Kota feels both angry (since Kako lied about her age) and guilty (since she saved him from danger, but he couldn’t save her). He did, however, intend to date her before learning she was under 20 and became “off-limits.”
Then an honorable solution presents itself to his straight-arrow mind: wedlock. As a law-abiding police officer, he can’t date her, but he can legally marry her with her parents’ consent. Kako promptly agrees to his proposal, as do, incredibly, her understanding mom and understandably reluctant dad.
There is more to the story than Kota’s desire to ease his conscience and restore his masculine pride, but Yoshikawa Nami’s script is short on explanations, at least initially. What’s obvious, however, is Kako’s delight at playing house with her hubby-to-be in his (too big for a policeman’s salary) house, though she swears her aforementioned friend to deep, dark secrecy about the engagement.
Meanwhile, Kota behaves like a perfect gentleman with his teen inamorata.

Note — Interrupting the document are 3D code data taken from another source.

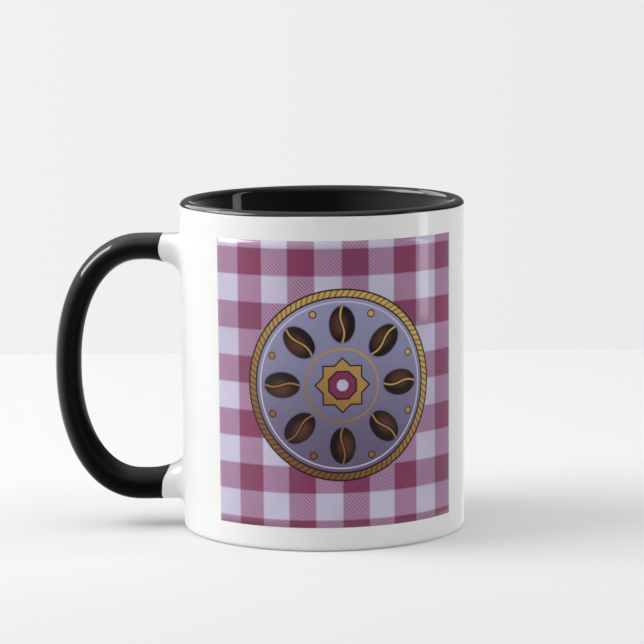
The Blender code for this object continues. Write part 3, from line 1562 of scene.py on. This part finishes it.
@dataclass(frozen=True)
class Studio:
    """The stage: a pale table top, soft studio light and the camera at the photograph's place.

    The table's tones are painted light falloff: they pass from the darker first to the second over
    the near depths, and to the paler third over the far ones.
    """

    camera_place: Point3 = (AXIS_X, -0.8779, 0.1820)
    pitch: float = math.radians(7.975)
    yaw: float = math.radians(-0.015)
    roll: float = -0.0081
    focal_pixels: float = 3067.0
    sensor: float = 36.0
    clip_start: float = 0.05
    table_back: float = 0.335
    table_front: float = -1.3
    table_left: float = -1.6
    table_right: float = 0.46
    table_gap: float = 0.00004
    near: Point = (-0.13, 0.02)
    far: Point = (0.10, 0.34)
    # Painted light falloff: the table is darker at the front and paler at the back
    table_falloff_tones: tuple[Colour, Colour, Colour] = (
        (0.735, 0.735, 0.725, 1.0), (0.820, 0.820, 0.810, 1.0), (0.865, 0.865, 0.855, 1.0))
    # Painted light: the wall that the camera sees fades from lighter on the left to darker on the right
    wall_reach: float = 0.16
    wall_falloff_tones: tuple[Colour, Colour] = (colour(241.5, 241.5, 241.5), colour(234, 234, 235))

    def build(self) -> None:
        """Sets the whole stage."""
        self.add_camera()
        self.add_table()
        self.add_surroundings()
        bpy.context.scene.view_settings.view_transform = "Standard"
        LOG.info("studio set")

    def add_camera(self) -> None:
        """Puts the camera where the photograph was taken from."""
        forward = Vector((
            math.sin(self.yaw) * math.cos(self.pitch),
            math.cos(self.yaw) * math.cos(self.pitch),
            -math.sin(self.pitch)))
        level = Vector((math.cos(self.yaw), -math.sin(self.yaw), 0.0))
        upright = level.cross(forward)
        right = level * math.cos(self.roll) + upright * math.sin(self.roll)
        up = right.cross(forward)
        data = bpy.data.cameras.new("camera")
        data.sensor_width = self.sensor
        data.lens = self.focal_pixels * self.sensor / IMAGE_SIDE
        data.clip_start = self.clip_start
        camera = bpy.data.objects.new("camera", data)
        basis = Matrix((right, up, -forward)).transposed().to_4x4()
        camera.matrix_world = Matrix.Translation(Vector(self.camera_place)) @ basis
        bpy.context.scene.collection.objects.link(camera)
        bpy.context.scene.camera = camera

    def add_table(self) -> None:
        """Lays the table top a hair below the mug's foot."""
        mesh = bmesh.new()
        bmesh.ops.create_grid(mesh, x_segments=1, y_segments=1, size=1.0)
        half_width = (self.table_right - self.table_left) / 2.0
        half_depth = (self.table_back - self.table_front) / 2.0
        middle = (self.table_left + half_width, self.table_front + half_depth, -self.table_gap)
        bmesh.ops.scale(mesh, vec=(half_width, half_depth, 1.0), verts=mesh.verts)
        bmesh.ops.translate(mesh, vec=middle, verts=mesh.verts)
        table = shown("table", mesh, self.table_material())

    def table_material(self) -> bpy.types.Material:
        """A plain pale matt surface, a little paler towards the back.

        Returns:
            The finish.
        """
        made, graph = new_finish("table")
        depth = graph.place().parts()[1]
        front, middle, back = self.table_falloff_tones
        # Painted light falloff: the table darkens towards the front and pales towards the back
        pale = depth.step(*self.far).mix(depth.step(*self.near).mix(front, middle), back)
        graph.surface({"Base Color": pale, "Roughness": 0.55, "Specular IOR Level": 0.3})
        return made

    def add_surroundings(self) -> None:
        """The room as light, the room as the glazes mirror it, and the plain wall that the camera sees."""
        world = bpy.data.worlds.new("room")
        world.use_nodes = True
        bpy.context.scene.world = world
        graph = Graph(world.node_tree)
        way = graph.node("ShaderNodeTexCoord", output="Generated").parts()
        seen = graph.node("ShaderNodeLightPath", output="Is Camera Ray")
        mirrored = graph.node("ShaderNodeLightPath", output="Is Glossy Ray")
        # Painted light: the wall is lighter on the left, where the key stands, and darker on the right
        wall = way[0].step(-self.wall_reach, self.wall_reach).mix(*self.wall_falloff_tones)
        room = mirrored.mix(LIT_ROOM.tone(*way), MIRRORED_ROOM.tone(*way))
        light = graph.node("ShaderNodeBackground", None, {"Color": seen.mix(room, wall), "Strength": 1.0})
        graph.node("ShaderNodeOutputWorld", None, {"Surface": light})


def main() -> None:
    """Builds the studio and every piece of the mug, in order."""
    logging.basicConfig(level=logging.INFO, format="%(name)s: %(message)s")
    Studio().build()
    cup = Cup()
    handle = Handle(cup)
    panel = PrintedPanel(cup)
    panel_print = PanelPrint(WHITE_GLAZE, panel.width * MILLIMETRES, panel.height * MILLIMETRES)
    Casting(cup, handle).build(WHITE_GLAZE.material())
    InsideGlaze(cup).build(INSIDE_BLACK_GLAZE.material())
    HandleGlaze(handle).build(BLACK_GLAZE.material())
    panel.build(panel_print.material())
    FootRing(cup).build(BareCeramic().material())
    for softbox in SOFTBOXES:
        softbox.build()


if __name__ == "__main__":
    main()
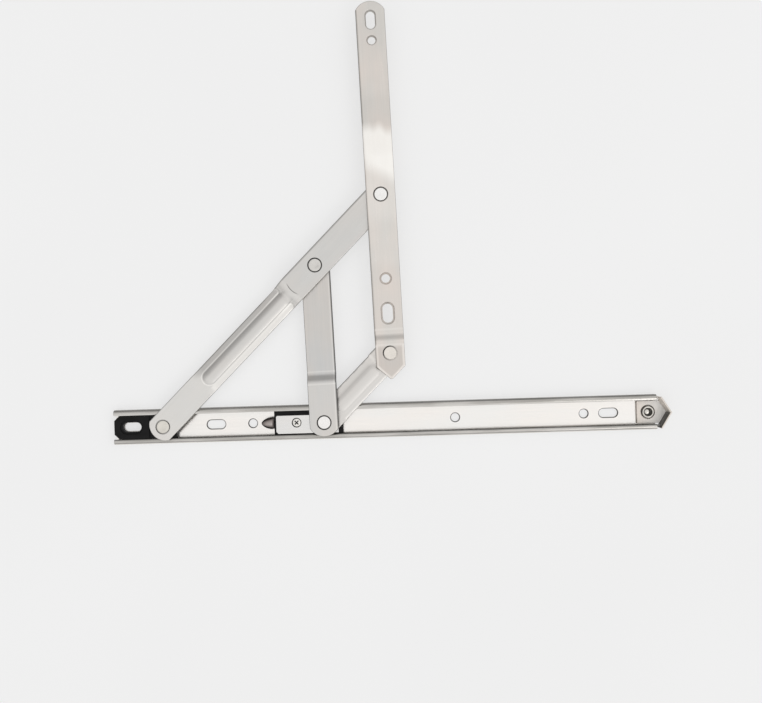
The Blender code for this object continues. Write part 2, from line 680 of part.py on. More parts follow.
def make_short_link(link):
    """Ribbed link in the lowest layer, from the slider pivot to the vent bar's nose."""
    half = ARM_WIDTH / 2
    narrow = RIBBED_WIDTH / 2
    waist = (0.0110, 0.0118, 0.0484, 0.0490)
    plan = round_end(BRACE_TO_VENT + half, half, half, 1)
    plan += [(waist[3], half), (waist[2], narrow), (waist[1], narrow), (waist[0], half)]
    plan += round_end(-half, half, half, -1)
    plan += [(waist[0], -half), (waist[1], -narrow), (waist[2], -narrow), (waist[3], -half)]
    link_arm = add_part("short_link", prism(plan, layer_bottom(0), layer_top(0)), "arm_steel", link)
    press_rib(link_arm, 0.0105, 0.0480, 0.0472, height=0.0005)
    for name, x in (("slider", 0.0), ("vent", BRACE_TO_VENT)):
        cut_tail_seat(link_arm, f"short_link_{name}", x, 0)
    smooth(link_arm)


def make_vent_bar(vent):
    """Top bar that screws to the window sash; its nose steps down one layer and ends in a point."""
    half = ARM_WIDTH / 2
    round_tip = -0.1187
    shoulder = 0.1060
    point = 0.1145
    blunt = 0.0012
    plan = [(shoulder, -half), (point - blunt * 0.4, -blunt), (point, 0.0),
            (point - blunt * 0.4, blunt), (shoulder, half)]
    plan += round_end(round_tip, half, 0.0102, -1)
    side = joggled_side(round_tip - 0.002, 0.0853, 0.0906, point + 0.002, 2, 1)
    bar = arm_blank("vent_bar", plan, side, vent)
    top = layer_top(2)
    bottom = layer_bottom(2)
    cut_head_seat(bar, "vent_bar_pivot", 0.0, 2)
    cut_head_seat(bar, "vent_bar_link", BRACE_LENGTH, 1)
    cut_countersunk_slot(bar, "vent_bar_end_slot", -0.1072, (0.0108, 0.0054), 0.0007, bottom, top)
    cut_countersunk_hole(bar, "vent_bar_end_hole", -0.0946, 0.0024, 0.0007, bottom, top)
    cut_countersunk_hole(bar, "vent_bar_nose_hole", 0.0518, 0.0026, 0.0012, bottom, top)
    cut_countersunk_slot(bar, "vent_bar_nose_slot", 0.0732, (0.0116, 0.0062), 0.0012, bottom, top)
    smooth(bar)


def make_arm_rivets(swing, brace, vent):
    rivet("brace_rivet", 1, 0, swing, x=LONG_ARM_TO_BRACE)
    rivet("vent_rivet", 2, 1, swing, x=LONG_ARM_TO_VENT)
    rivet("slider_rivet", 1, 0, brace, x=BRACE_LENGTH)
    rivet("link_rivet", 1, 0, vent, x=BRACE_LENGTH)


def make_arm_washers(swing, brace, vent):
    """One nylon washer in each gap between two arms, at the rivet."""
    centred = (LAYER_PITCH - ARM_SHEET - WASHER_THICKNESS) / 2
    washer("brace_washer", layer_top(0) + centred, swing, x=LONG_ARM_TO_BRACE)
    washer("vent_washer", layer_top(1) + centred, swing, x=LONG_ARM_TO_VENT)
    washer("slider_washer", layer_top(0) + centred, brace, x=BRACE_LENGTH)
    washer("link_washer", layer_top(0) + centred, vent, x=BRACE_LENGTH)


# ---- the whole stay ------------------------------------------------------------------------------
def main():
    swing = pivot_empty("long_arm_pivot", PIVOT_X, 0.0, LONG_ARM_OPEN)
    brace = pivot_empty("brace_pivot", LONG_ARM_TO_BRACE, 0.0, FOLD_BETWEEN_ARMS, swing)
    vent = pivot_empty("vent_pivot", LONG_ARM_TO_VENT, 0.0, FOLD_BETWEEN_ARMS, swing)
    link = pivot_empty("link_pivot", BRACE_LENGTH, 0.0, -FOLD_BETWEEN_ARMS, brace)
    fixed_pivot = pivot_empty("fixed_pivot", PIVOT_X, 0.0, 0.0)
    carriage = pivot_empty("slider_carriage", SLIDER_X, 0.0, 0.0)
    screw_pivot = pivot_empty("friction_screw_pivot", -SCREW_BEHIND_PIVOT, 0.0, 0.0, carriage)

    make_track()
    make_end_block()
    make_pivot_spacer()
    make_nose_receiver()
    make_receiver_rivet()
    make_pivot_rivet(fixed_pivot)
    make_slider_body(carriage)
    make_slider_plate(carriage)
    make_slider_nose(carriage)
    make_friction_screw(screw_pivot)
    make_friction_pad(carriage)
    make_slider_stud(carriage)
    make_long_arm(swing)
    make_brace_arm(brace)
    make_short_link(link)
    make_vent_bar(vent)
    make_arm_rivets(swing, brace, vent)
    make_arm_washers(swing, brace, vent)
    bpy.context.view_layer.update()


clear_scene()
PARTS = new_collection(COLLECTION_NAME)
CUTTERS = new_collection(CUTTER_COLLECTION_NAME)
MATERIALS = make_materials()
main()
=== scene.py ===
import json
import math

import bpy
import numpy as np
from mathutils import Matrix, Vector
from mathutils.geometry import delaunay_2d_cdt


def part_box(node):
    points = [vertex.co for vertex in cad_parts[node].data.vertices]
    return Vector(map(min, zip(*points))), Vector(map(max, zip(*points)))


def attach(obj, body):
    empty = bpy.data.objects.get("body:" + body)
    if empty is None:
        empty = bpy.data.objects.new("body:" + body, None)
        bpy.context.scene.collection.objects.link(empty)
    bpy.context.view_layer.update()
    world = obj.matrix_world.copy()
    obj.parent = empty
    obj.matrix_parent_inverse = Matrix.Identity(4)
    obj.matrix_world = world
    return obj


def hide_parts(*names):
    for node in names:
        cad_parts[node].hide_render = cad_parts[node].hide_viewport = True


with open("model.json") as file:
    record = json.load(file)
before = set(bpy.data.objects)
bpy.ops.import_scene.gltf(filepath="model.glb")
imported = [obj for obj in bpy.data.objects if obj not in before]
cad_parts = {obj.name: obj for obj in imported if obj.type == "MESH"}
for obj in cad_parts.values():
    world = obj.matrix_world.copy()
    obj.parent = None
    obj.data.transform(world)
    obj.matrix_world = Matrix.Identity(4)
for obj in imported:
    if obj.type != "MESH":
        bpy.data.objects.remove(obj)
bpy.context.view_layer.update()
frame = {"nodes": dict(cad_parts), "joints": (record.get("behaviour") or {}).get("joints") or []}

# The friction stay's looks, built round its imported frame, on the frame's own axes. Shapes are in
# millimetres until make_object; materials, lights and camera are in metres. Every arm is made along
# its own +X from the pivot that it turns on, and is then put at that pivot.

MM = 0.001


# ---- places read from the frame ----
def joint_place(name):
    """A hinge's x and y."""
    for joint in frame["joints"]:
        if joint["name"] == name:
            return Vector(joint["pos_m"][:2]) / MM
    raise ValueError(f"no joint named {name}")


def box_of(node_name):
    """The low and high corners of a node's box."""
    return [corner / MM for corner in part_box(node_name)]


FIXED_PIVOT = joint_place("long_arm_swing")
BRACE_PIVOT = joint_place("brace_fold")
VENT_PIVOT = joint_place("vent_bar_fold")
SLIDER_PIVOT = joint_place("short_link_fold")
SCREW_PIVOT = joint_place("friction_screw_turn")
LINK_PIVOT = VENT_PIVOT + SLIDER_PIVOT - BRACE_PIVOT


def heading(start, end):
    """Angle from one place to another, seen from above."""
    return math.atan2(end.y - start.y, end.x - start.x)


ARM_HEADING = heading(FIXED_PIVOT, VENT_PIVOT)
BRACE_HEADING = heading(BRACE_PIVOT, SLIDER_PIVOT)
LONG_ARM_TO_BRACE = (BRACE_PIVOT - FIXED_PIVOT).length
LONG_ARM_TO_VENT = (VENT_PIVOT - FIXED_PIVOT).length
BRACE_LENGTH = (SLIDER_PIVOT - BRACE_PIVOT).length
LINK_LENGTH = (LINK_PIVOT - SLIDER_PIVOT).length

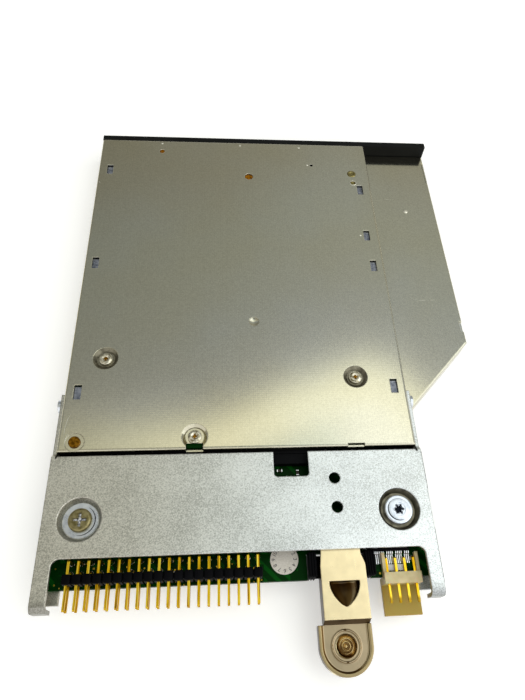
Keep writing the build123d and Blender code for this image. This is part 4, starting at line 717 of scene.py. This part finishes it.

In their moments alone they exchange little more than smiles and the occasional hug, initiated by a giddy Kako. This interlude of innocent bliss is short, however. Okami (Takasugi Mahiro), the moody, blond-haired punk who accidentally put Kako in the emergency room, becomes Kota’s nemesis, as do his delinquent pals.
Also, the realities of being a wife to an often-absent guy in a dangerous job begin to impinge on Kako’s fantasy world. She becomes jealous, fearful and doubtful. Can Kota ever see her as another human being, rather than a charge he must protect?
As the local industry’s go-to guy for romantic dramas, Hiroki directs with a firm, sensitive touch, keeping the camera at a suggestive, discreet distance rather than zooming in for the standard explanatory close-up. Also, while not smoothing the story’s rougher edges, which include violent outbursts, he keeps the tone upbeat and, in one big scene, buoyantly musical. Think La-La Land Comes to Japan.
If you can’t get past the age gap, Kota’s profession or Kako’s thing for uniforms, this film is probably not for you, since its attitude toward all three is smiling approval, not frowning indignation. My own takeaway: True love is beautiful – and if I were Kako’s dad I would want Kota’s head.